A footer sentence under the tiles confirms which scope you're reading and its confidence tier ("Within-network comparison · Directional · n=14," for example), or, when the cohort doesn't qualify, explains that the peer cohort is too small without stating the specific floor.

Tip

Confidence tiers (High confidence, Directional, Low confidence, Hidden) scale with how many active peers are behind the comparison. A thinner cohort still shows a number, labeled to match its own reliability, rather than being hidden outright unless the network falls under the privacy floor entirely.

How to use this section

Read rating and review count together, not the rating alone. An office at or above the peer median on both tiles for a platform is a genuinely strong, well-supported position. An office with a strong rating but a weak review-count delta is worth a nudge toward asking more customers to leave a review, the rating itself may not be as stable as it looks once more customers weigh in. An office weak on both is the clearer conversation: not just a standing problem, but one without much of a customer voice behind it either way.

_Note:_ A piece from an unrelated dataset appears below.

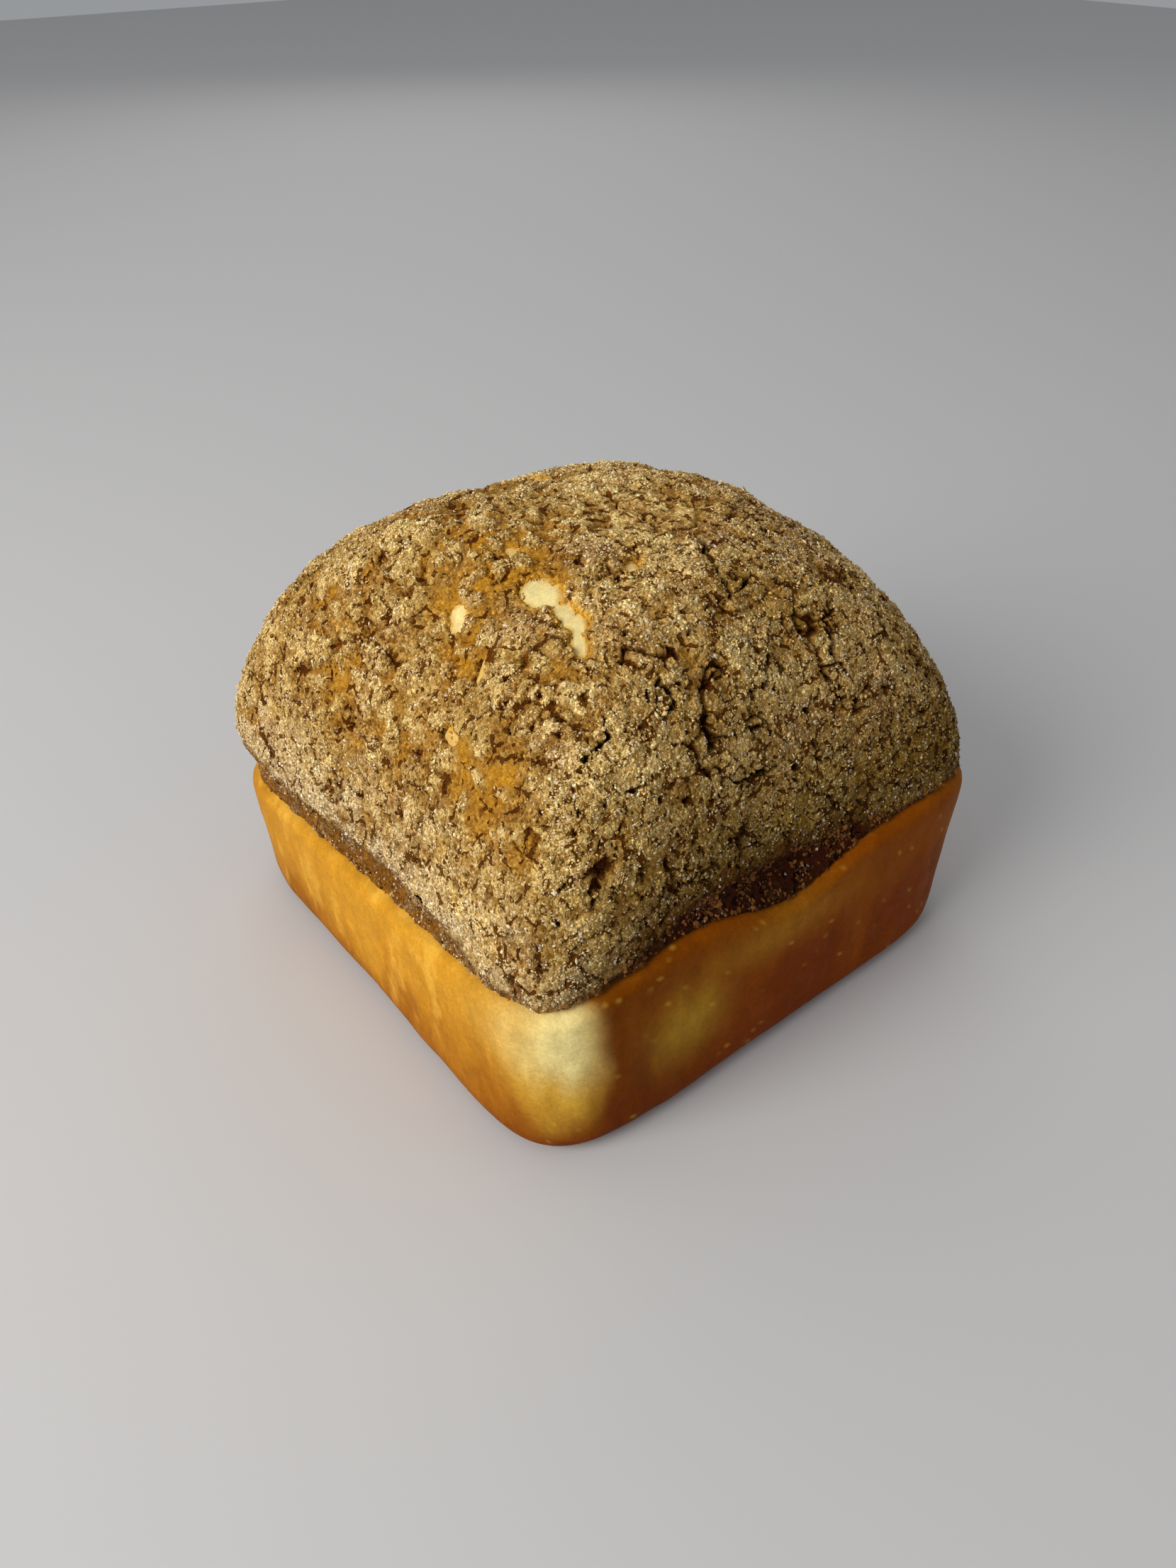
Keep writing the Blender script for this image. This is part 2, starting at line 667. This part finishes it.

Compare Google against Yelp for the same office, too. A gap between the two, strong on one platform and weak on the other, usually points to where the office's follow-up process is (or isn't) asking happy customers to leave a review, rather than to a real difference in the customer experience itself.

Heads up

Every number in this section is an aggregate HQ is entitled to see because it reflects the franchisee's public-facing standing on a platform anyone can already visit. It is never a window into the franchisee's private business records, and it never surfaces the text of an actual customer review. If a rating or review pattern warrants a conversation, that conversation happens with the franchisee directly, not through this drill-in.

Data sources

Data sources

  1. 1.Franchisee-connected Google Business Profile rating and review count. Google.
  2. 2.Franchisee-connected Yelp rating and review count. Yelp.
  3. 3.Active network program targets on reputation metrics. Verinode HQ programs.